*Work to complete*
Set down exactly the lines running from the line with "imported = [obj" to the end of the listing below, both ends included.
※
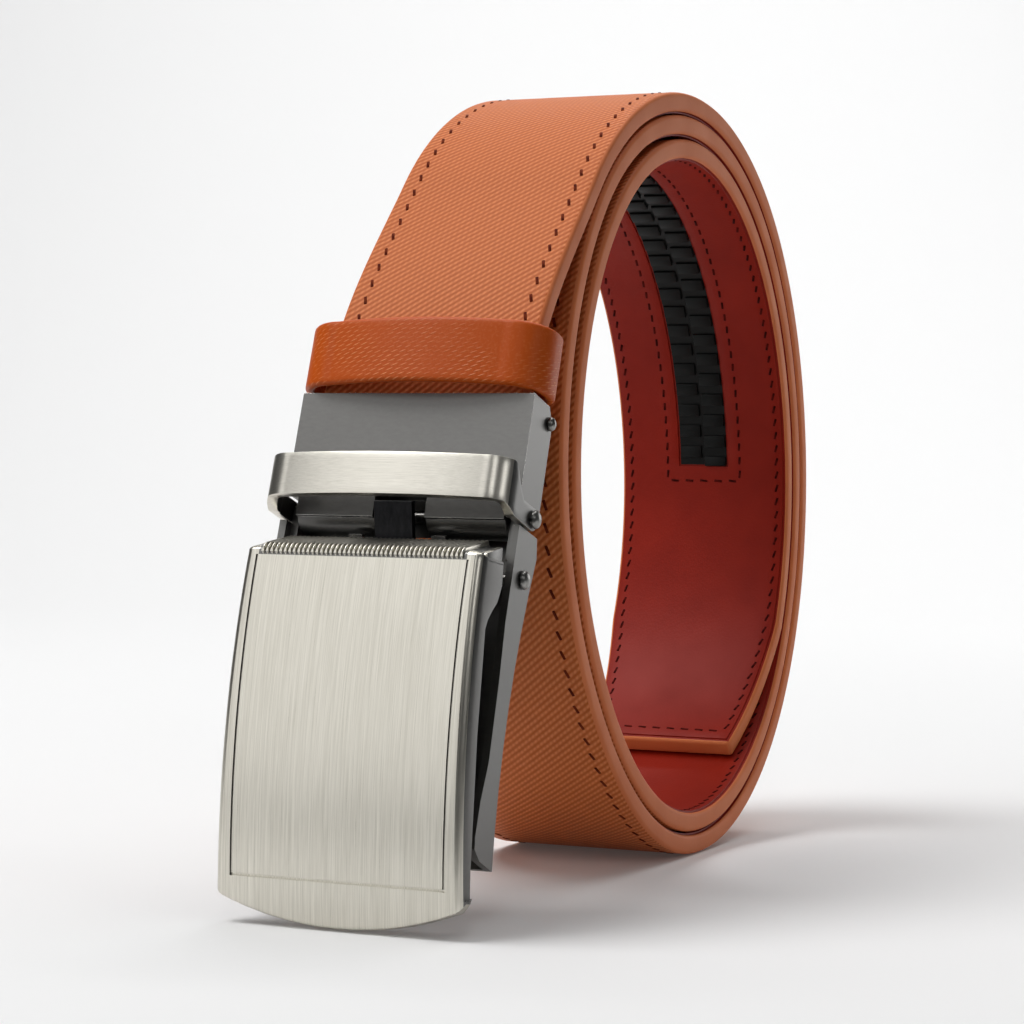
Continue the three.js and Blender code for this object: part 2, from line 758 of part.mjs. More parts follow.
function makeFacePlate() {
  const top = plateAbovePin;
  const front = plateFront(top);
  const combOutline = [
    [front + 0.2, top - 0.6],
    [front + 0.9, top + 0.1],
    [front + combDepth, top + combRise],
    [front + combDepth, top + combRise - combThickness],
    [front + plateSheet, top - combThickness],
    [front + 0.9, top - combThickness],
  ];
  const comb = slab(combOutline, -combHalfWidth, combHalfWidth);
  const shelfHalf = plateHalfAt(top) - plateWall * 0.5;
  const shelf = slab([[front + 0.9, top - 1.3], [front + 0.9, top - 0.3],
    [front + lugDepth, top + lugRise - 0.3], [front + lugDepth, top + lugRise - 1.7]], -shelfHalf, shelfHalf);
  const lugs = [1, -1].map(side => {
    const outer = plateHalfAt(top);
    const x = [outer - plateWall, outer - 0.1].map(v => side * v).sort((a, b) => a - b);
    return slab([[front + 1.4, top - 4], [front + 1.4, top - 0.4], [front + lugDepth, top + lugRise - 0.4],
      [front + lugDepth, top - 4]], ...x);
  });
  const earOuter = frameInner - clearance;
  const ears = [1, -1].map(side => {
    const x = [earOuter - leverEarThickness, earOuter].map(v => side * v).sort((a, b) => a - b);
    const foot = plateFront(0) + plateSheet - 0.4;
    const outline = [[foot, leverEarFoot / 2], [foot, -leverEarFoot / 2],
      ...arc(0, 0, leverEarRadius, -80, 80, 8)];
    return slab(outline, ...x);
  });
  const grooveFoot = -panelBelowPin - panelGroove;
  const deep = (from, to) => [...frontLine(from, to, -1), ...frontLine(to, from, panelGrooveDepth)];
  const groove = [
    slab(deep(grooveFoot, panelTop), -panelHalfWidth - panelGroove, -panelHalfWidth),
    slab(deep(grooveFoot, panelTop), panelHalfWidth, panelHalfWidth + panelGroove),
    slab(deep(grooveFoot, -panelBelowPin), -panelHalfWidth, panelHalfWidth),
  ];
  const bore = rod(leverPinRadius + pinClearance, -earOuter - 1, earOuter + 1);
  const body = join(makePlateShell(), comb, shelf, ...lugs, ...ears);
  return cut(body, ...groove, ...combGrooves(top, front), bore);
}

// Grooves that leave the comb's ribs, running up the front and back along the ledge
function combGrooves(top, front) {
  const slope = (combRise - 0.1) / (combDepth - 0.9);
  const outline = [
    [front - 2, panelTop],
    [plateFront(panelTop) + ribDepth, panelTop],
    [front + ribDepth + 0.5, top - ribDepth],
    [front + combDepth + 1, top + combRise + slope - ribDepth],
    [front + combDepth + 1, top + combRise + 3],
    [front - 2, top + combRise + 3],
  ];
  const count = Math.floor((2 * combHalfWidth - ribCut) / ribPitch);
  return Array.from({ length: count }, (unused, i) => {
    const x = (i - (count - 1) / 2) * ribPitch;
    return slab(outline, x - ribCut / 2, x + ribCut / 2);
  });
}

function makeLeverPin() {
  return rod(leverPinRadius, -leverPinHalf, leverPinHalf);
}

// Assembly

const finishes = {
  leather: { color: 0xc0652f, roughness: 0.55, metalness: 0 },
  keeperLeather: { color: 0xc4621f, roughness: 0.45, metalness: 0 },
  lining: { color: 0x7a1d12, roughness: 0.4, metalness: 0 },
  trackPlastic: { color: 0x151616, roughness: 0.4, metalness: 0 },
  brushedMetal: { color: 0xc2c1b8, roughness: 0.35, metalness: 1 },
  satinMetal: { color: 0x77787a, roughness: 0.4, metalness: 1 },
  darkMetal: { color: 0x3c3d3f, roughness: 0.45, metalness: 1 },
};

function mesh(name, solid, finish, position = [0, 0, 0]) {
  const piece = new THREE.Mesh(toGeometry(solid), new THREE.MeshStandardMaterial(finishes[finish]));
  piece.name = name;
  piece.position.set(...position);
  return piece;
}

const coil = new THREE.Group();
coil.add(
  mesh('strap_face', makeStrapFace(), 'leather'),
  mesh('strap_lining', makeStrapLining(), 'lining'),
  mesh('ratchet_track', makeRatchetTrack(), 'trackPlastic'));

// The keeper sits on the strap just above the clamp, its loose front tipped down
const keeperStation = station(clampedLength + keeperAboveClamp + keeperHeight / 2);
const keeper = new THREE.Group();
keeper.add(mesh('leather_keeper', makeLeatherKeeper(), 'keeperLeather'));
const keeperMiddle = atDepth(keeperStation, strapThickness / 2);
keeper.position.set(0, ...keeperMiddle);
keeper.rotation.x = Math.atan2(keeperStation.inward.y, keeperStation.inward.x) + radians(keeperTilt);
coil.add(keeper);

const buckle = new THREE.Group();
const hingePlace = fromBuckle(0, 0);
buckle.position.set(0, hingePlace.x, hingePlace.y);
buckle.rotation.x = -radians(buckleLean);
buckle.add(
  mesh('clamp_body', makeClampBody(), 'satinMetal'),
  mesh('clamp_jaw', makeClampJaw(), 'satinMetal'),
  mesh('jaw_pin', makeJawPin(), 'satinMetal', [0, jawPinY, jawPinZ]),
  mesh('hinge_pin', makeHingePin(), 'satinMetal'),
  mesh('metal_loop', makeMetalLoop(), 'brushedMetal'),
  mesh('buckle_frame', makeBuckleFrame(), 'satinMetal'),
  mesh('pawl', makePawl(), 'darkMetal', [0, pawlPinY, -pawlPinBelowHinge]),
  mesh('pawl_pin', makePawlPin(), 'satinMetal', [0, pawlPinY, -pawlPinBelowHinge]),
  mesh('lever_pin', makeLeverPin(), 'satinMetal', [0, -leverPinForward, -leverPinBelowHinge]));

const lever = new THREE.Group();
lever.position.set(0, -leverPinForward, -leverPinBelowHinge);
lever.rotation.x = radians(plateWedge);
lever.add(mesh('face_plate', makeFacePlate(), 'brushedMetal'));
buckle.add(lever);
coil.add(buckle);

// The belt stands on the coil and on the plate's lip, so it leans until both touch the ground
function lowest(object, lean) {
  let low = Infinity;
  object.updateWorldMatrix(true, true);
  object.traverse(piece => {
    if (!piece.isMesh) return;
    const vertex = new THREE.Vector3();
    for (let i = 0; i < piece.geometry.attributes.position.count; i++) {
      vertex.fromBufferAttribute(piece.geometry.attributes.position, i).applyMatrix4(piece.matrixWorld);
      low = Math.min(low, vertex.y * Math.sin(lean) + vertex.z * Math.cos(lean));
    }
  });
  return low;
}

function restingLean() {
  let level = radians(-10);
  let tipped = radians(20);
  const strap = coil.getObjectByName('strap_face');
  for (let i = 0; i < 30; i++) {
    const lean = (level + tipped) / 2;
    if (lowest(lever, lean) > lowest(strap, lean)) level = lean;
    else tipped = lean;
  }
  return (level + tipped) / 2;
}

coil.rotation.x = restingLean();
coil.updateWorldMatrix(true, true);
const box = new THREE.Box3().setFromObject(coil, true);
coil.position.set(0, -(box.min.y + box.max.y) / 2, -box.min.z);

const belt = new THREE.Group();
belt.name = 'ratchet_belt';
belt.add(coil);

export default belt;
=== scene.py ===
"""The looks of the rolled ratchet belt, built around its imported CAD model.

Sizes are in millimetres while a piece is made, and each finished mesh is in metres, in the model's frame.
"""

import bisect
import json
import math

import bmesh
import bpy
from mathutils import Matrix, Vector


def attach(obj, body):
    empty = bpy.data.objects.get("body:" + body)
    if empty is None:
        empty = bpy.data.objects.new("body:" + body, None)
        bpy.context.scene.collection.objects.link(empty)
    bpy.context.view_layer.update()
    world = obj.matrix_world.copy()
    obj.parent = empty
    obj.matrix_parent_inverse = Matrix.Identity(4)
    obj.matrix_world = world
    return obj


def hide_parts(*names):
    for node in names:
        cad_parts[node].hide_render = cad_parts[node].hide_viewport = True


MM = 0.001
TURN = 2 * math.pi

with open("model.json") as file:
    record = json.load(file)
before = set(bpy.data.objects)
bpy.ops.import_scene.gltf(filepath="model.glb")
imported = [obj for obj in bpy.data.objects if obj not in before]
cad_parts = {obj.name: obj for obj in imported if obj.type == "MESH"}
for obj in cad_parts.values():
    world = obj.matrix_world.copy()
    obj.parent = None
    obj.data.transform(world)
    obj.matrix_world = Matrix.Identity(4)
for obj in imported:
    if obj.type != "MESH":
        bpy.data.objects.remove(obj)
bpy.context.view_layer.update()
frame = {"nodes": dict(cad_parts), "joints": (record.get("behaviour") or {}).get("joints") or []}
joints = {joint["name"]: joint for joint in frame["joints"]}

# The strap, as the CAD source winds it
STRAP_HALF = 17.5
STRAP_THICK = 3.7
STRAP_BODY = 3.42  # the leather under the lining sheet
CLAMPED = 12.5
COIL_TALL, COIL_DEEP, COIL_TILT = 69.8, 65.6, math.radians(-18.2)
LAYER_PITCH = 3.98
TURNS_TO_TIP = 2.42
FIRST_TURN, TURN_STEP = -0.125, 0.125
LAYERS_AT_EIGHTHS = (
    -0.55, 0, -0.12, 0, 0.05, 0.6, 1.2, 0.65, 0.45, 1.0, 1.0, 1.12, 1.12, 1.62, 2.22, 2.0, 1.88,
    2.02, 2.2, 2.4, 2.28, 2.2)
TIP_CUT_LENGTH, TIP_CUT_DEPTH = 31, 3.2
TRACK_WIDTH, TOOTH_PITCH, TOOTH_COUNT, TRACK_TO_TIP = 9.7, 4.5, 48, 65
LINING_INSET = 0.9  # from the strap's edge to the lining sheet
CUTS_ALONG = 520  # enough for the coil's curve to look round
SEAM_INSET, SEAM_FROM, SEAM_TO_TIP = 3, 14, 3.2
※
*Answer to this task*
imported = [obj for obj in bpy.data.objects if obj not in before]
cad_parts = {obj.name: obj for obj in imported if obj.type == "MESH"}
for obj in cad_parts.values():
    world = obj.matrix_world.copy()
    obj.parent = None
    obj.data.transform(world)
    obj.matrix_world = Matrix.Identity(4)
for obj in imported:
    if obj.type != "MESH":
        bpy.data.objects.remove(obj)
bpy.context.view_layer.update()
frame = {"nodes": dict(cad_parts), "joints": (record.get("behaviour") or {}).get("joints") or []}
joints = {joint["name"]: joint for joint in frame["joints"]}

# The strap, as the CAD source winds it
STRAP_HALF = 17.5
STRAP_THICK = 3.7
STRAP_BODY = 3.42  # the leather under the lining sheet
CLAMPED = 12.5
COIL_TALL, COIL_DEEP, COIL_TILT = 69.8, 65.6, math.radians(-18.2)
LAYER_PITCH = 3.98
TURNS_TO_TIP = 2.42
FIRST_TURN, TURN_STEP = -0.125, 0.125
LAYERS_AT_EIGHTHS = (
    -0.55, 0, -0.12, 0, 0.05, 0.6, 1.2, 0.65, 0.45, 1.0, 1.0, 1.12, 1.12, 1.62, 2.22, 2.0, 1.88,
    2.02, 2.2, 2.4, 2.28, 2.2)
TIP_CUT_LENGTH, TIP_CUT_DEPTH = 31, 3.2
TRACK_WIDTH, TOOTH_PITCH, TOOTH_COUNT, TRACK_TO_TIP = 9.7, 4.5, 48, 65
LINING_INSET = 0.9  # from the strap's edge to the lining sheet
CUTS_ALONG = 520  # enough for the coil's curve to look round
SEAM_INSET, SEAM_FROM, SEAM_TO_TIP = 3, 14, 3.2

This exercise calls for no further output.